9. Taxes. Prices specified do not include sales, excise or other taxes payable in respect of this transaction. Any and all such taxes which are currently in effect and/or hereafter levied which are applicable to this transaction are in addition to such prices and shall be paid by Buyer.

10. Disputes. The parties hereby expressly submit themselves to the exclusive jurisdiction of the Supreme Court of New York for this purpose and agree that any service of process may be made, or other documents may be sent, by registered mail, return receipt requested.

11. Indemnification. Buyer shall indemnify and hold harmless Seller against any and all claims of liability stemming from use of the products sold hereunder by any of Buyer's employees or third parties who have acquired the products through Buyer. If the products sold hereunder are to be prepared or manufactured according to Buyer's specifications, Buyer shall further indemnify and hold harmless Seller against any claims of liability for such preparation or manufacture, including but not limited to claims of liability for patent or trademark infringement.
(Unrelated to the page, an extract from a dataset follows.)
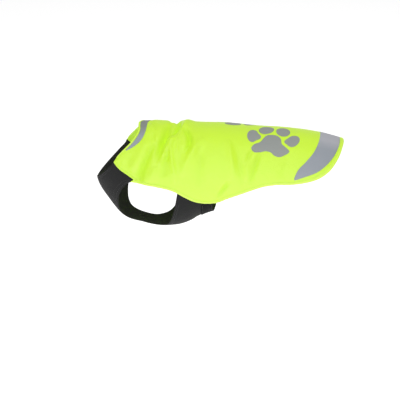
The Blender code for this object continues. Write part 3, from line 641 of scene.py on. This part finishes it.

12. Severability. All of the provisions set forth herein are separate and severable. If any provisions are held invalid or unenforceable, such invalidity or unenforceability shall not affect the validity or enforceability of the other portions hereof.

13. Credit. All sales are subject to the approval of Seller's credit department.

14. Waiver. Waiver by Seller of any term, provision or condition hereunder must be in writing and shall not be construed to be a waiver of any other term, condition or provision hereof, nor shall such waiver be deemed a waiver of a subsequent breach of the same condition or provision.

15. Remedies. In addition to any remedies set forth hereunder, Seller shall be entitled to any and all remedies otherwise available to it under applicable law and remedies available to Seller shall be considered cumulative.